A lírica amorosa também está presente nos poemas de Barcellos, como em “Bocas”: “teu melhor sorriso/(o mais franco/ o mais brando/ o mais branco)./ Aquele que devolve/ à tua boca/ sua mais legítima/ condição de flor.”
Se em dado momento, parece ceder à melancolia frente a um mundo hostil, como no poema “Megalópole febril”: “quando andas cambaleando/ de mãos nos bolsos/ pela cidade/ – essa usina inesgotável/ de pesadelos e vazios.”, faz também o caminho inverso, como em Utopias: “se já não faço disso/ movimento/ ainda assim me reinvento/ em utopias.” Até que em Tempo de nascer (p. 38), conclama: “camponeses e operários/ prostitutas e excluídos/ malditos e rebeldes/ de todas as cores/ e formas e credos e raças:/ uni- vos”
Enfim, Um Céu de Tantos Remendos é um ótimo volume de poesia. Num ensaio conciso, se torna muito difícil dar ideia de toda a sua potencialidade lírica. Cabe, para terminar essa breve análise, deixar os versos iniciais do primeiro poema da obra, “Boa Noite”, um golpe certeiro na atenção do leitor: “Então tá combinado / um coquetel de cápsulas / meia hora antes de deitar / que é para não ficar pensando/ na morte que nos assombra.” Depois desses versos, o leitor não vai querer dormir. Se sentirá impelido a chegar até o fim deste céu.
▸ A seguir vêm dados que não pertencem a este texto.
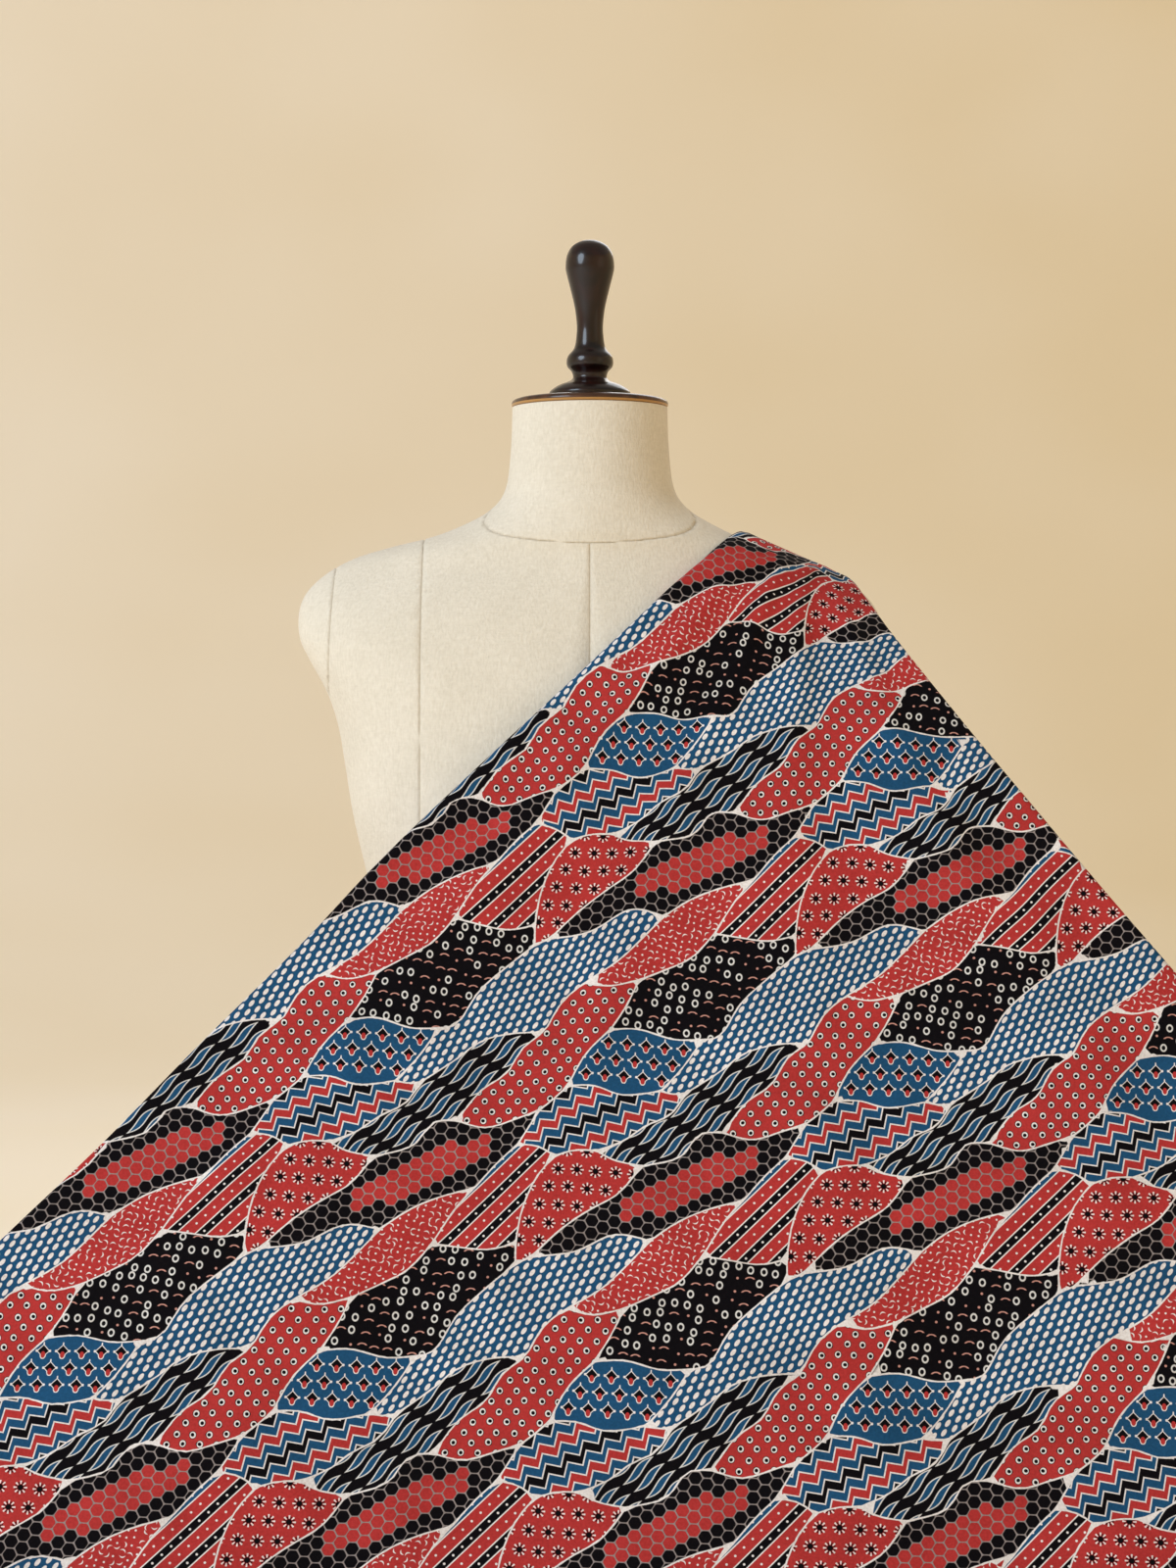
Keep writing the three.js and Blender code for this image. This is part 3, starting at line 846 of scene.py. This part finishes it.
chart = chart_places()
in_repeat = (chart - np.floor(chart)) * REPEAT
depths = {name: depth_in(outline, in_repeat) for name, outline in outlines.items()}
print("deepest:", {name: round(float(depth.max()), 1) for name, depth in depths.items()})

# %% [markdown]
# A grid primitive with the same count of squares becomes the cloth when each of its points is
# moved to its laid place. Solidify then gives the cotton its thickness.

# %% Build the cloth
CLOTH_THICKNESS = 0.7  # mm
WRONG_SIDE = 1  # the slot of the material on the inner face


def make_cloth(points):
    rows, columns = points.shape[:2]
    select_none()
    bpy.ops.mesh.primitive_grid_add(x_subdivisions=columns - 1, y_subdivisions=rows - 1, size=1)
    cloth = start_piece("ajrakh_cotton")
    cloth.data.vertices.foreach_set("co", (points * MM).ravel())
    cloth.data.update()
    corners = np.zeros(len(cloth.data.loops), int)
    cloth.data.loops.foreach_get("vertex_index", corners)
    uv_map = cloth.data.uv_layers[0]
    uv_map.name = "print"
    uv_map.uv.foreach_set("vector", chart[corners].ravel())
    for name, depth in depths.items():
        in_patch = cloth.data.attributes.new("patch_" + name, "FLOAT", "POINT")
        in_patch.data.foreach_set("value", depth)
    bpy.ops.object.shade_smooth()
    solid = cloth.modifiers.new("thickness", "SOLIDIFY")
    solid.thickness = CLOTH_THICKNESS * MM
    solid.offset = 0
    solid.material_offset = WRONG_SIDE
    bpy.ops.object.modifier_apply(modifier=solid.name)
    return cloth


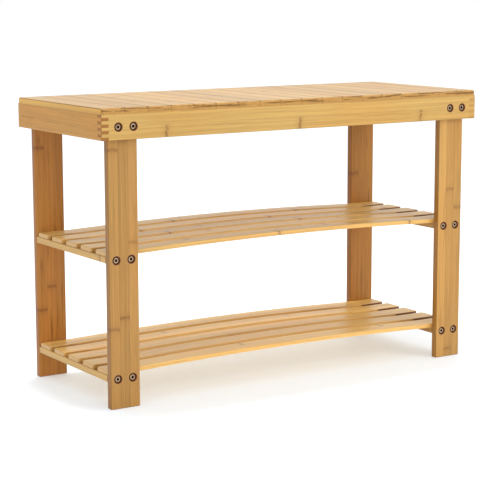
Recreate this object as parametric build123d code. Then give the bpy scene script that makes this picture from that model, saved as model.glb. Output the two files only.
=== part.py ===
from build123d import *
import math
import os

# Entryway bench in bamboo: a slatted seat on a finger-jointed frame, four flat
# legs, and two open shelves of arched slats. Millimetres, +X along the length,
# front face towards -Y, +Z up, origin on the floor under the middle of the seat.

# ---- overall sizes
length = 700.0
depth = 280.0
height = 450.0

# ---- seat
seat_slat_count = 18
seat_thickness = 9.0
seam_chamfer = 0.5
seat_edge_radius = 3.0
seat_corner_radius = 4.5

# ---- seat frame
rail_height = 38.0
rail_thickness = 12.0
finger_count = 8
rail_edge_radius = 1.2

# ---- legs
leg_width = 49.0
leg_thickness = 12.0
leg_inset = 16.0
leg_edge_radius = 1.5
foot_chamfer = 1.0

# ---- shelves
lower_shelf_height = 57.0
middle_shelf_height = 236.0
crossboard_thickness = 10.0
crossboard_edge_radius = 1.2
shelf_slat_count = 5
shelf_slat_width = 36.0
shelf_slat_thickness = 6.5
shelf_slat_rise = 5.5
shelf_slat_bend_radius = 600.0
shelf_slat_corner_radius = 4.0
shelf_slat_edge_radius = 1.5
shelf_slat_leg_gap = 0.5
shelf_slat_end_inset = 1.5

# ---- socket-head furniture screws, wood-threaded, in counterbored holes
screw_spacing = 25.0
head_diameter = 8.8
head_height = 4.0
head_edge_radius = 0.6
socket_across_flats = 4.0
socket_depth = 2.4
shank_diameter = 5.0
tip_length = 2.0
tip_diameter = 2.5
counterbore_diameter = 13.2
head_recess = 1.4
shank_clearance = 0.15
pilot_extra_depth = 0.8
seat_screw_cover = 2.2
shelf_screw_grip = 37.5

# ---- places worked out from the sizes above
seat_underside = height - seat_thickness
rail_underside = seat_underside - rail_height
front_face = -depth / 2
leg_outer_face = front_face + rail_thickness
leg_inner_face = leg_outer_face + leg_thickness
leg_centre = length / 2 - leg_inset - leg_width / 2
seat_screw_height = rail_underside + rail_height / 2
counterbore_depth = head_height + head_recess
hole_diameter = shank_diameter + 2 * shank_clearance
seat_screw_shank = rail_thickness + leg_thickness - counterbore_depth - seat_screw_cover
shelf_screw_shank = leg_thickness - counterbore_depth + shelf_screw_grip
finger_height = rail_height / finger_count

SIDES = {"left": -1, "right": 1}
SHELVES = {"middle": middle_shelf_height, "lower": lower_shelf_height}
UP = (Align.CENTER, Align.CENTER, Align.MIN)
INTO_FRONT = Rot(-90, 0, 0)


def block(x_low, x_high, y_low, y_high, z_low, z_high):
    """A box given by its lowest and highest corners."""
    centre = ((x_low + x_high) / 2, (y_low + y_high) / 2, (z_low + z_high) / 2)
    return Pos(*centre) * Box(x_high - x_low, y_high - y_low, z_high - z_low)


def crossboard_height(shelf_height):
    """Middle height of the boards that carry the slats of a shelf."""
    return shelf_height - shelf_slat_thickness - crossboard_thickness / 2


# ---- screws and their holes, made for the front and mirrored to the back

def screw(shank_length):
    """A screw pointing along +Y, with the top of its head at the origin."""
    head = Cylinder(head_diameter / 2, head_height, align=UP)
    head = fillet(head.faces().sort_by(Axis.Z)[0].edges(), head_edge_radius)
    socket_radius = socket_across_flats / 2 / math.cos(math.pi / 6)
    head -= extrude(RegularPolygon(socket_radius, 6), socket_depth)
    straight = shank_length - tip_length
    shank = Pos(0, 0, head_height) * Cylinder(shank_diameter / 2, straight, align=UP)
    tip = Cone(shank_diameter / 2, tip_diameter / 2, tip_length, align=UP)
    return INTO_FRONT * (head + shank + Pos(0, 0, head_height + straight) * tip)


def screw_hole(shank_length):
    """The space cut for a screw, from the face that its head is sunk in."""
    counterbore = Cylinder(counterbore_diameter / 2, counterbore_depth, align=UP)
    bore = Cylinder(hole_diameter / 2, counterbore_depth + shank_length + pilot_extra_depth, align=UP)
    return INTO_FRONT * (counterbore + bore)


def on_leg(x_centre, face, z, piece):
    """A pair of the piece, side by side across one leg's width."""
    offsets = (-screw_spacing / 2, screw_spacing / 2)
    return [Pos(x_centre + offset, face, z) * piece for offset in offsets]


def seat_holes(x_centre):
    return on_leg(x_centre, front_face, seat_screw_height, screw_hole(seat_screw_shank))


def shelf_holes(x_centre, z):
    return on_leg(x_centre, leg_outer_face, z, screw_hole(shelf_screw_shank))


def screw_group(face, z, shank_length):
    """The eight like screws of one level: two in each leg, front and back."""
    sunk = screw(shank_length)
    front = []
    for side in SIDES.values():
        front += on_leg(side * leg_centre, face + head_recess, z, sunk)
    back = [mirror(one, about=Plane.XZ) for one in front]
    return Compound(front + back)


# ---- seat

def seat_slat(index):
    """One board of the seat, front to back, with a V-groove where it meets the next."""
    width = length / seat_slat_count
    x_low = -length / 2 + index * width
    x_high = x_low + width
    slat = block(x_low, x_high, front_face, -front_face, seat_underside, height)
    outer_ends = []
    if index == 0:
        outer_ends.append(x_low)
    if index == seat_slat_count - 1:
        outer_ends.append(x_high)
    for x in outer_ends:
        corners = slat.edges().filter_by(Axis.Z).filter_by(lambda edge: abs(edge.center().X - x) < 0.01)
        slat = fillet(corners, seat_corner_radius)
    joined = [x for x in (x_low, x_high) if x not in outer_ends]
    rounded = slat.faces().sort_by(Axis.Z)[-1].edges().filter_by(
        lambda edge: all(abs(edge.center().X - x) > 0.01 for x in joined)
    )
    slat = fillet(rounded, seat_edge_radius)
    for x in joined:
        side = slat.faces().filter_by(Axis.X).filter_by(lambda face: abs(face.center().X - x) < 0.01)
        upper = side.edges().filter_by(lambda edge: edge.center().Z > height - seat_edge_radius)
        slat = chamfer(upper, seam_chamfer)
    return slat


# ---- seat frame

def fingers(x_side, y_side, first):
    """Every second finger of a corner joint, starting from the lowest or the next."""
    x_ends = sorted((x_side * length / 2, x_side * (length / 2 - rail_thickness)))
    y_ends = sorted((y_side * depth / 2, y_side * (depth / 2 - rail_thickness)))
    boxes = []
    for level in range(first, finger_count, 2):
        z_low = rail_underside + level * finger_height
        boxes.append(block(*x_ends, *y_ends, z_low, z_low + finger_height))
    return boxes


def softened(rail, outward):
    """A rail with its outer corners and outer lower edge rounded."""
    outer = rail.faces().sort_by(outward)[-1]
    edges = outer.edges().filter_by(Axis.Z) + outer.edges().sort_by(Axis.Z)[:1]
    return fillet(edges, rail_edge_radius)


def front_rail():
    rail = block(-length / 2, length / 2, front_face, leg_outer_face, rail_underside, seat_underside)
    rail = softened(rail, -Axis.Y)
    for side in SIDES.values():
        rail -= fingers(side, -1, 0)
        rail -= seat_holes(side * leg_centre)
    return rail


def end_rail(side):
    x_ends = sorted((side * length / 2, side * (length / 2 - rail_thickness)))
    rail = block(*x_ends, -depth / 2, depth / 2, rail_underside, seat_underside)
    rail = softened(rail, Axis.X if side > 0 else -Axis.X)
    for y_side in (-1, 1):
        rail -= fingers(side, y_side, 1)
    return rail


# ---- legs

def front_leg(side):
    centre = side * leg_centre
    ends = (centre - leg_width / 2, centre + leg_width / 2)
    leg = block(*ends, leg_outer_face, leg_inner_face, 0, seat_underside)
    leg = fillet(leg.edges().filter_by(Axis.Z), leg_edge_radius)
    leg = chamfer(leg.faces().sort_by(Axis.Z)[0].edges(), foot_chamfer)
    leg -= seat_holes(centre)
    for shelf_height in SHELVES.values():
        leg -= shelf_holes(centre, crossboard_height(shelf_height))
    return leg


# ---- shelves

def crossboard(side, shelf_height):
    """The flat board between a front and a back leg that one end of a shelf rests on."""
    centre = side * leg_centre
    middle = crossboard_height(shelf_height)
    z_ends = (middle - crossboard_thickness / 2, middle + crossboard_thickness / 2)
    ends = (centre - leg_width / 2, centre + leg_width / 2)
    board = block(*ends, leg_inner_face, -leg_inner_face, *z_ends)
    board = fillet(board.edges().filter_by(Axis.Y), crossboard_edge_radius)
    holes = shelf_holes(centre, middle)
    return board - holes - [mirror(hole, about=Plane.XZ) for hole in holes]


def arched_line(half_span, half_length):
    """Flat over the crossboards, then up to the middle through a small reverse bend."""
    radii = (half_span**2 + shelf_slat_rise**2) / (2 * shelf_slat_rise)
    share = shelf_slat_bend_radius / radii
    crown_radius = radii - shelf_slat_bend_radius
    meet_x = half_span * (1 - share)
    meet_z = shelf_slat_bend_radius + (shelf_slat_rise - crown_radius - shelf_slat_bend_radius) * share
    line = Line((-half_length, 0), (-half_span, 0))
    line += TangentArc((-half_span, 0), (-meet_x, meet_z), tangent=(1, 0))
    line += ThreePointArc((-meet_x, meet_z), (0, shelf_slat_rise), (meet_x, meet_z))
    line += TangentArc((half_span, 0), (meet_x, meet_z), tangent=(-1, 0))
    line += Line((half_span, 0), (half_length, 0))
    return line


def shelf_slat():
    """One slat of a shelf, with the underside of its flat ends at z = 0."""
    half_span = leg_centre - leg_width / 2
    half_length = leg_centre + leg_width / 2 - shelf_slat_end_inset
    underside = arched_line(half_span, half_length)
    outline = underside + Pos(0, shelf_slat_thickness) * underside
    for end in (-half_length, half_length):
        outline += Line((end, 0), (end, shelf_slat_thickness))
    slat = extrude(make_face(Plane.XZ * outline), shelf_slat_width / 2, both=True)
    slat = fillet(slat.edges().filter_by(Axis.Z), shelf_slat_corner_radius)
    upper_faces = slat.faces().filter_by(lambda face: face.normal_at().Z > 0.9)
    rim = upper_faces.edges().filter_by(
        lambda edge: abs(edge.center().X) > half_span + 1 or abs(edge.center().Y) > 1
    )
    return fillet(rim, shelf_slat_edge_radius)


def shelf_slats(shelf_height):
    """The slats of one shelf, evenly spaced between the front and back legs."""
    one = shelf_slat()
    travel = -2 * (leg_inner_face + shelf_slat_leg_gap) - shelf_slat_width
    pitch = travel / (shelf_slat_count - 1)
    z = shelf_height - shelf_slat_thickness
    return [Pos(0, -travel / 2 + index * pitch, z) * one for index in range(shelf_slat_count)]


# ---- the whole bench, one named piece at a time

def pieces():
    for index in range(seat_slat_count):
        yield f"seat_slat_{index + 1:02d}", seat_slat(index)
    rail = front_rail()
    yield "front_rail", rail
    yield "back_rail", mirror(rail, about=Plane.XZ)
    for name, side in SIDES.items():
        yield f"{name}_end_rail", end_rail(side)
        leg = front_leg(side)
        yield f"front_{name}_leg", leg
        yield f"back_{name}_leg", mirror(leg, about=Plane.XZ)
    yield "seat_screws", screw_group(front_face, seat_screw_height, seat_screw_shank)
    for shelf, shelf_height in SHELVES.items():
        for name, side in SIDES.items():
            yield f"{shelf}_shelf_{name}_crossboard", crossboard(side, shelf_height)
        for index, slat in enumerate(shelf_slats(shelf_height)):
            yield f"{shelf}_shelf_slat_{index + 1}", slat
        middle = crossboard_height(shelf_height)
        yield f"{shelf}_shelf_screws", screw_group(leg_outer_face, middle, shelf_screw_shank)


os.makedirs("parts", exist_ok=True)
for node, piece in pieces():
    export_step(piece, f"parts/{node}.step")
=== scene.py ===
import math
import random

import bpy
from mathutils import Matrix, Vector

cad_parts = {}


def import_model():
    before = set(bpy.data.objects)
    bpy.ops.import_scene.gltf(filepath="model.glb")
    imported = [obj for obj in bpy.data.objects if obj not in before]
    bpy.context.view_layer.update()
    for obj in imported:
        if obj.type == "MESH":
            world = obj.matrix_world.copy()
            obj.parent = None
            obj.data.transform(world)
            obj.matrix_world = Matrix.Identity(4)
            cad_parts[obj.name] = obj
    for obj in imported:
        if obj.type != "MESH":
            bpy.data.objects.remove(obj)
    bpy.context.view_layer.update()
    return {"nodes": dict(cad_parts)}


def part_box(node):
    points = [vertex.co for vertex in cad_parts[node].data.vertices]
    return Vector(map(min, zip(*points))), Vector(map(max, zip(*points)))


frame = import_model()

# The CAD nodes' own coordinates are the frame's, in metres. The materials work in millimetres.
MM = 1000.0

# ---- the screws, as the CAD has them: in pairs, one on each side of a leg's middle (mm)
HEAD_RADIUS = 4.4
SOCKET_RADIUS = 2.2
BORE_RADIUS = 6.6
leg_low, leg_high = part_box("front_right_leg")
LEG_CENTRE = (leg_low[0] + leg_high[0]) / 2 * MM
SCREW_SPACING = 2 * (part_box("seat_screws")[1][0] * MM - LEG_CENTRE - HEAD_RADIUS)
SEAT_SCREWS = ("seat_screws",)
SHELF_SCREWS = ("middle_shelf_screws", "lower_shelf_screws")

# ---- the shelves: how much of a slat's length lies on a crossboard, and half the shelf's depth (mm)
board_low, board_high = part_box("middle_shelf_right_crossboard")
BEARING_LENGTH = (board_high[0] - board_low[0]) * MM
SHELF_HALF = board_high[1] * MM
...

Por Leonardo Alves – Poeta
Um Céu de Tantos Remendos
Autor: Alvaro Barcellos
Natural de Pelotas/RS, Alvaro Barcellos atua como poeta e letrista (com mais de 20 parceiros musicais). Formado em Direito e Letras (com Especialização em Literatura Brasileira Contemporânea/UFPel), busca com sua poesia contribuir na recuperação do senso de humanidade dos povos – sua alma, sua paixão: faróis para novos rumos na peregrinação humana sobre a Terra.